(Stored records)

========

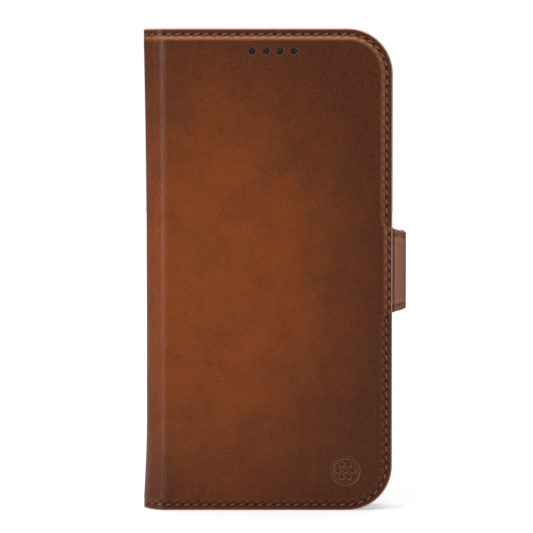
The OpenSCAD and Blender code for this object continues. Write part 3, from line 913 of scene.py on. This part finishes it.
def strap_place(run, z):
    """How far along its seam a point of the strap is, how far inside it, and how far from the edge."""
    off_side = strap_w / 2 - np.abs(z - mid_z)
    from_tip = strap_len - run
    in_corner = (off_side < tip_r) & (from_tip < tip_r)
    up, on = tip_r - off_side, tip_r - from_tip
    edge = np.where(in_corner, tip_r - np.hypot(up, on), np.minimum(off_side, from_tip))
    turn = np.arctan2(np.maximum(on, 0), np.maximum(up, 1e-9))
    straight = np.where(off_side < from_tip, run, seam_half - np.abs(z - mid_z))
    along = np.where(in_corner, tip_straight + tip_bend * turn, straight)
    return np.where(z > mid_z, along, 2 * seam_half - along), edge


def hang(piece):
    """Lays the flat strap, or what is sewn to it, along its way round the side."""
    co = points(piece)
    run, y, z = co.T.copy()
    seam_run, edge = strap_place(run, z)
    inside = edge - seam_in
    note(piece, "flat_place", np.stack([run - tongue_len, y, z], 1))
    note(piece, "seam_place", np.stack([seam_run, inside, edge], 1))
    skived = (0.42 + 0.48 * ease((run - 2.8 * mm) / (1.7 * mm))) * mm
    y = y * skived / ply_t
    round_off = np.clip(1 - edge / edge_reach, 0, 1)
    face = np.abs(co[:, 1]) > 0.8 * ply_t
    y = y - np.where(face, np.sign(y) * strap_edge_drop * (1 - np.sqrt(1 - round_off ** 2)), 0)
    y = y - np.sign(y) * face * strap_seam_sink * np.exp(-(inside / seam_soft) ** 2)
    wide = np.interp(run, [0, 3 * mm, 7.5 * mm, side_end, strap_len],
                     [root_w, root_w, strap_w, strap_w, tip_w]) / strap_w
    heading = np.interp(run, path_run, heading_run)
    x0, y0 = np.interp(run, path_run, path_x), np.interp(run, path_run, path_y)
    move_points(piece, np.stack([x0 - y * np.sin(heading), y0 + y * np.cos(heading),
                                 mid_z + (z - mid_z) * wide], 1))


def cut_strap_sheet(name):
    """The strap laid flat, cut closely at its root and at its two bends."""
    rings = (0.08, 0.2, 0.45, 1, 1.5, 1.8, 2, 2.2, 2.5, 3, 4.5, 7)
    sheet = cut_blank(name, 0, strap_len, -ply_t, strap_w, tip_r, 16, rings)
    root_cuts = np.arange(0.4 * mm, to_corner + corner_run + 2 * mm, 0.35 * mm)
    fold_cuts = np.arange(side_end - 4 * mm, side_end + 5 * mm, 0.5 * mm)
    rest_cuts = np.concatenate([np.linspace(to_corner + corner_run + 3 * mm, side_end - 5 * mm, 5),
                                np.linspace(side_end + 6 * mm, strap_len - tip_r, 6)])
    slice_sheet(sheet, 0, [*root_cuts, *fold_cuts, *rest_cuts, strap_middle])
    slice_sheet(sheet, 2, mid_z + np.linspace(-5, 5, 5) * mm)
    return sheet


strap_pitch = 2.2 * mm
# The strap's outer face is painted lighter and pinker than the covers' leather, as a highlight from the light at
# the right
strap_hide = hide_material("strap_hide", dye(154, 98, 78), dye(126, 80, 64), strap_pitch, gloss=0.5, hole_shade=0.45)
strap_back_hide = hide_material("strap_back_hide", dye(140, 88, 62), dye(118, 72, 52), strap_pitch, hole_shade=0.45)
strap_sheet = cut_strap_sheet("strap_sheet")
finish_with(strap_sheet, strap_hide, strap_back_hide, cut_edge)
give_thickness(strap_sheet, 2 * ply_t, outer=0, inner=1, rim=2)
# The rim, and as a painted highlight a thin band of each face along the edge, take the cut edge's finish
for face in strap_sheet.data.polygons:
    if strap_place(np.array(face.center.x), np.array(face.center.z))[1] < edge_highlight_band:
        face.material_index = 2
strap_pieces = {}
for name, keep_front in (("strap_band", True), ("tongue_band", False)):
    band = copy_of(strap_sheet, name)
    edit(band, "FACE")
    pick(band, lambda f: (f.center.x > strap_middle) == keep_front, "polygons")
    bpy.ops.mesh.delete(type="FACE")
    bpy.ops.object.mode_set(mode="OBJECT")
    hang(band)
    smooth(band, 50)
    strap_pieces[name] = band
bpy.data.objects.remove(strap_sheet)
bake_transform(strap_pieces["strap_band"])
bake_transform(strap_pieces["tongue_band"])
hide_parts("strap_anchor", "strap_leather", "strap_lining")
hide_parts("tongue_leather", "tongue_lining")
finish_with(frame["nodes"]["tongue_magnet"], rolled_steel)

# Stitches go on both faces, and those past the middle of the strap belong to the tongue
strap_stitch = shape_stitch(1.6 * mm, 0.22 * mm)
front_places, tongue_places = [], []
for run in np.arange(strap_pitch / 2, 2 * seam_half, strap_pitch):
    short = run if run < seam_half else 2 * seam_half - run
    if short < 4.2 * mm:
        continue
    if short < tip_straight:
        along, up, heading = short, strap_w / 2 - seam_in, 0
    elif short < tip_straight + tip_bend * math.pi / 2:
        turn = (short - tip_straight) / tip_bend
        along = tip_straight + tip_bend * math.sin(turn)
        up = strap_w / 2 - tip_r + tip_bend * math.cos(turn)
        heading = -turn
    else:
        along, up, heading = strap_len - seam_in, seam_half - short, -math.pi / 2
    if run > seam_half:
        up, heading = -up, math.pi - heading
    spots = front_places if along < strap_middle else tongue_places
    spots.append((along, -ply_t, mid_z + up, heading, 1))
    spots.append((along, ply_t, mid_z + up, heading, -1))
strap_stitches = sew("strap_stitches", strap_stitch, front_places)
tongue_stitches = sew("tongue_stitches", strap_stitch, tongue_places)
hang(strap_stitches)
hang(tongue_stitches)
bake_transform(strap_stitches)
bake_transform(tongue_stitches)
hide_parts("strap_thread")
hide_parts("tongue_thread")
bpy.data.objects.remove(cover_stitch)
bpy.data.objects.remove(strap_stitch)

# ---- Floor, light and camera ----
# A white table that fades into a white wall, a large soft light at each side and one overhead, and a long
# lens straight in front, a little above the middle of the case.
start_fresh()
bpy.ops.mesh.primitive_plane_add(size=6, location=(0, 0, 0))
table_top = bpy.context.object
table_top.name = "table_top"
white_table, tree, shader = new_material("white_table")
place = lay(tree, "TexCoord").outputs["Object"]
lacquer = lay(tree, "TexNoise", Vector=place, Scale=6.0, Detail=2.0)
tree.links.new(tint(tree, lacquer.outputs["Fac"], dye(198, 198, 198), dye(204, 204, 204)),
               shader.inputs["Base Color"])
shader.inputs["Roughness"].default_value = 0.9
shader.inputs["Specular IOR Level"].default_value = 0.1
shader.inputs["Emission Color"].default_value = (1, 1, 1, 1)
looked_at = lay(tree, "LightPath").outputs["Is Camera Ray"]
reach = lay(tree, "VectorMath", operation="LENGTH")
tree.links.new(place, reach.inputs[0])
glow = scale_range(tree, reach.outputs["Value"], 0.1, 0.9, 0.5, 1.05)
tree.links.new(reckon(tree, "MULTIPLY", looked_at, glow), shader.inputs["Emission Strength"])
finish_with(table_top, white_table)

scene = bpy.context.scene
scene.view_settings.view_transform = "Standard"
world = scene.world or bpy.data.worlds.new("studio")
scene.world = world
world.use_nodes = True
sky = world.node_tree
wall = sky.nodes["Background"]
wall.inputs["Color"].default_value = (1, 1, 1, 1)
seen = lay(sky, "LightPath").outputs["Is Camera Ray"]
sky.links.new(scale_range(sky, seen, 0, 1, 0.12, 1.0, "LINEAR"), wall.inputs["Strength"])


def hang_light(name, place, aim, wide, tall, watts):
    """A soft box at a place, pointed at another, its size in metres."""
    lamp = bpy.data.lights.new(name, "AREA")
    lamp.shape = "RECTANGLE"
    lamp.size, lamp.size_y, lamp.energy = wide, tall, watts
    box = bpy.data.objects.new(name, lamp)
    scene.collection.objects.link(box)
    box.location = place
    box.rotation_euler = (Vector(aim) - Vector(place)).to_track_quat("-Z", "Y").to_euler()


hang_light("left_light", (-0.75, -0.62, 0.3), (0, 0, 0.085), 0.35, 0.8, 5.5)
hang_light("right_light", (0.85, -0.45, 0.28), (0, 0, 0.085), 0.35, 0.8, 1.3)
hang_light("top_light", (0, -0.32, 0.95), (0, 0, 0.1), 1.0, 0.35, 5.5)
hang_light("back_light", (0.2, 0.9, 0.6), (0, 0, 0.08), 1.0, 0.6, 2)
day = bpy.data.lights.new("roof_light", "SUN")
day.energy, day.angle = 1.3, math.radians(50)
roof = bpy.data.objects.new("roof_light", day)
scene.collection.objects.link(roof)
roof.rotation_euler = (math.radians(-22), 0, 0)

lens = bpy.data.cameras.new("camera")
lens.lens = 200
lens.sensor_width = 36
camera = bpy.data.objects.new("camera", lens)
scene.collection.objects.link(camera)
rise_angle = math.radians(3)
stand_off = 1030 * mm
aim_x, aim_z = -3.3 * mm, 85.4 * mm
camera.location = (aim_x, front_low.y - stand_off * math.cos(rise_angle),
                   aim_z + stand_off * math.sin(rise_angle))
camera.rotation_euler = (math.pi / 2 - rise_angle, 0, 0)
scene.camera = camera
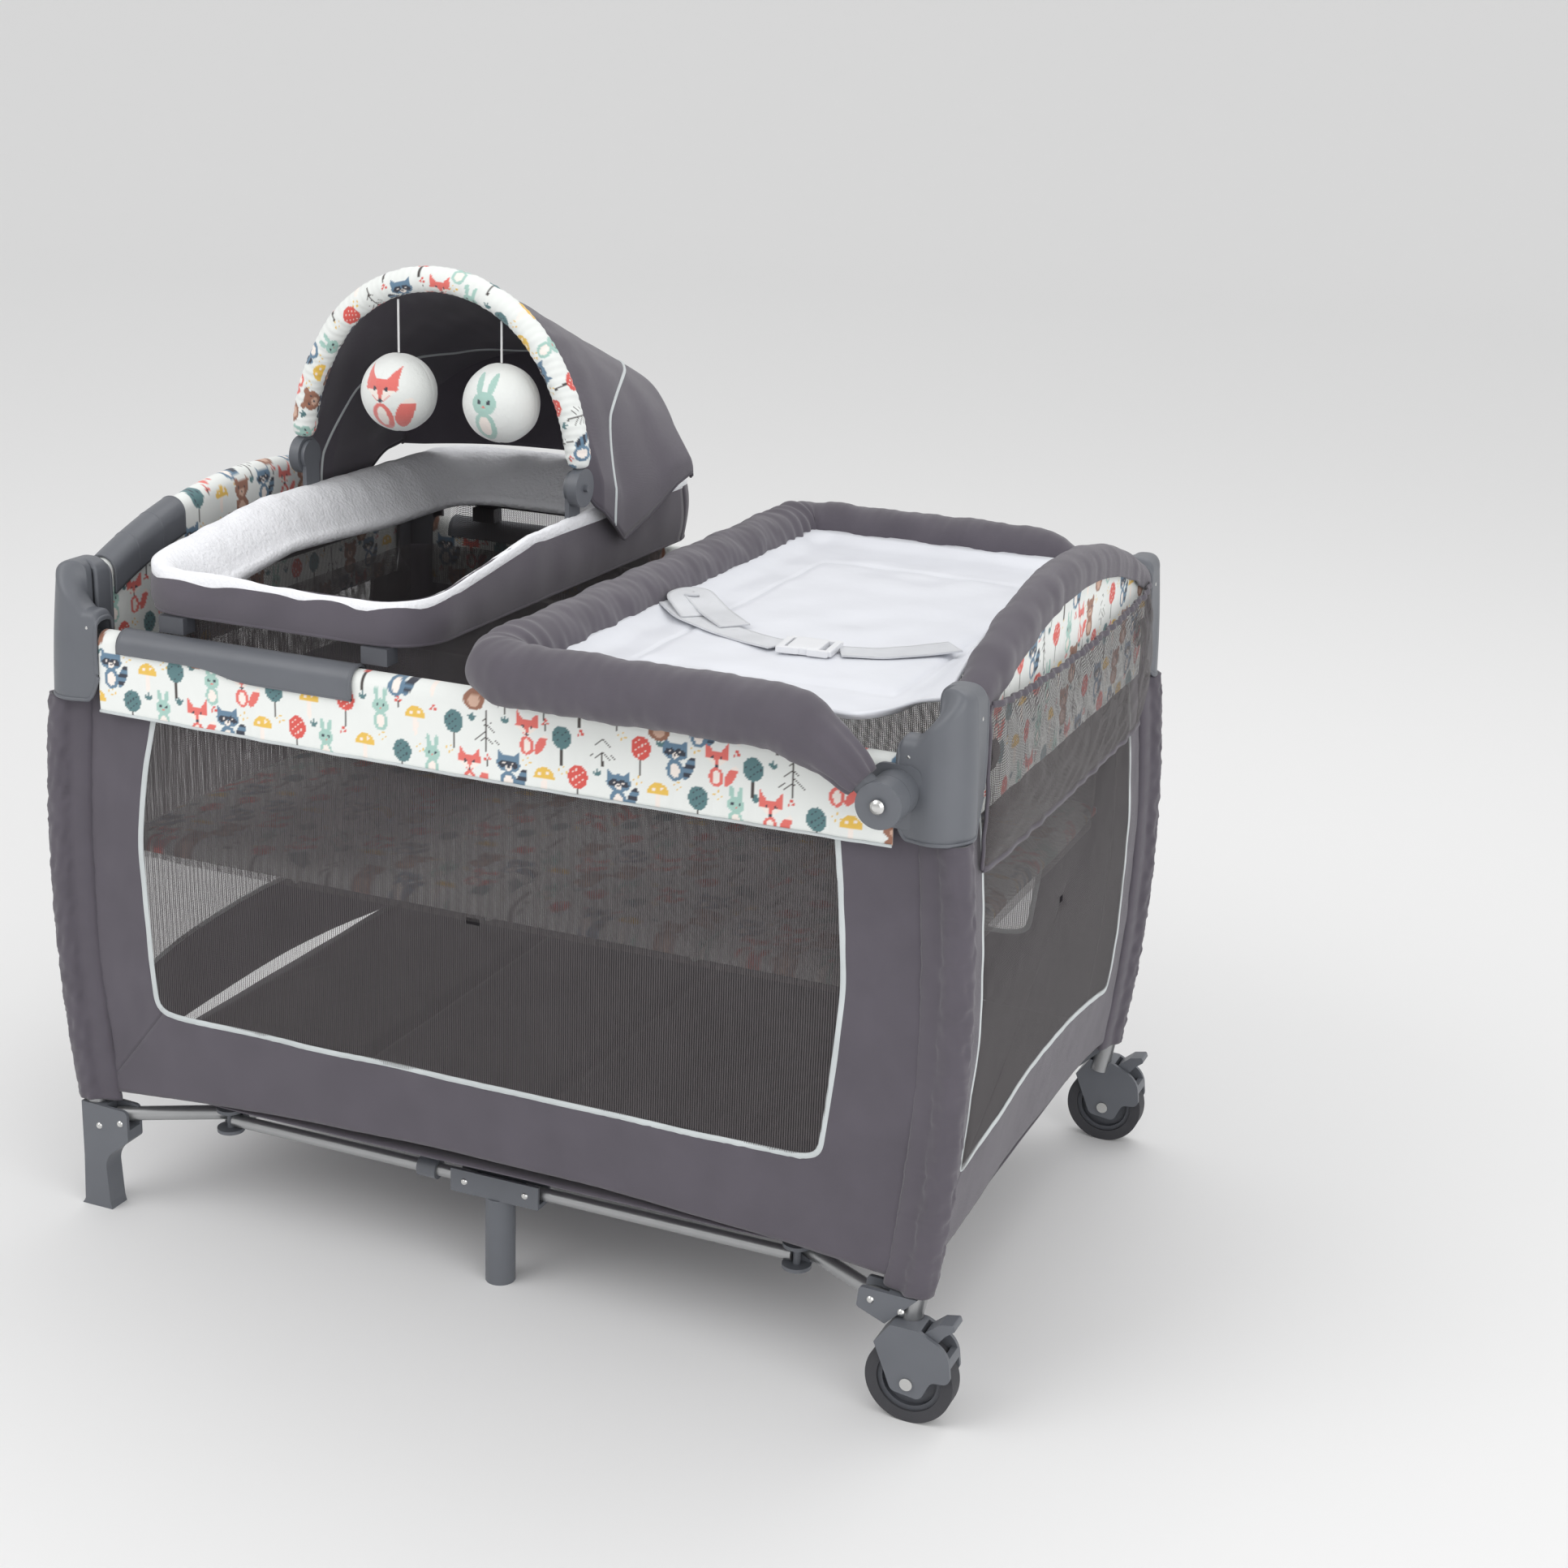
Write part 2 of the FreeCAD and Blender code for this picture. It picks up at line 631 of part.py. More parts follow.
# ---------------------------------------------------------------- wheels
wheel_r, wheel_w = named("wheel_radius"), named("wheel_width")
wheel_x, wheel_y = yard_x + named("wheel_outset"), yard_y + named("wheel_side_gap")
gap = named("running_gap")
axle_radius = Size(4.0)
for side, sign in (("front", -1), ("back", 1)):
    y = sign * wheel_y
    x0 = post_x(post_foot)
    half = wheel_w / 2
    tyre = cut(rod("y", wheel_r, wheel_w, wheel_x, y - half, wheel_r),
               rod("y", wheel_r - 12, wheel_w + 2, wheel_x, y - half - 1, wheel_r))
    node(f"tyre_{side}", tyre)
    disc = rod("y", wheel_r - 12, wheel_w - 6, wheel_x, y - half + 3, wheel_r)
    dish_out = cut(rod("y", wheel_r - 17, 6, wheel_x, y - half + 2, wheel_r),
                   rod("y", 12, 8, wheel_x, y - half + 1, wheel_r))
    dish_in = cut(rod("y", wheel_r - 17, 6, wheel_x, y + half - 8, wheel_r),
                  rod("y", 12, 8, wheel_x, y + half - 9, wheel_r))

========

> **What you have to do**
Using the entries above, quote each line verbatim from the first through the line that contains "return np.where(z >".

> **Task solution**
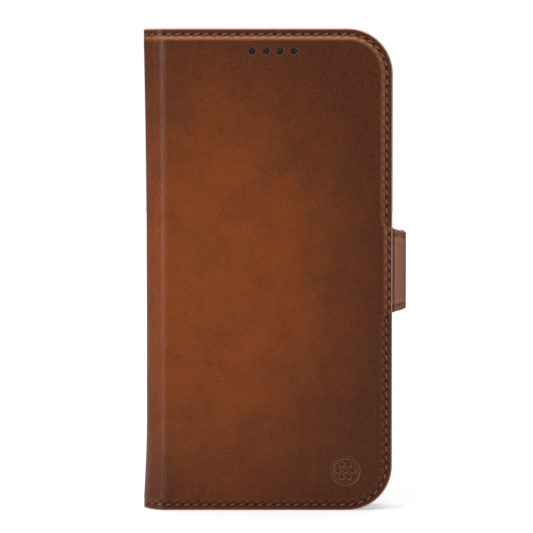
The OpenSCAD and Blender code for this object continues. Write part 3, from line 913 of scene.py on. This part finishes it.
def strap_place(run, z):
    """How far along its seam a point of the strap is, how far inside it, and how far from the edge."""
    off_side = strap_w / 2 - np.abs(z - mid_z)
    from_tip = strap_len - run
    in_corner = (off_side < tip_r) & (from_tip < tip_r)
    up, on = tip_r - off_side, tip_r - from_tip
    edge = np.where(in_corner, tip_r - np.hypot(up, on), np.minimum(off_side, from_tip))
    turn = np.arctan2(np.maximum(on, 0), np.maximum(up, 1e-9))
    straight = np.where(off_side < from_tip, run, seam_half - np.abs(z - mid_z))
    along = np.where(in_corner, tip_straight + tip_bend * turn, straight)
    return np.where(z > mid_z, along, 2 * seam_half - along), edge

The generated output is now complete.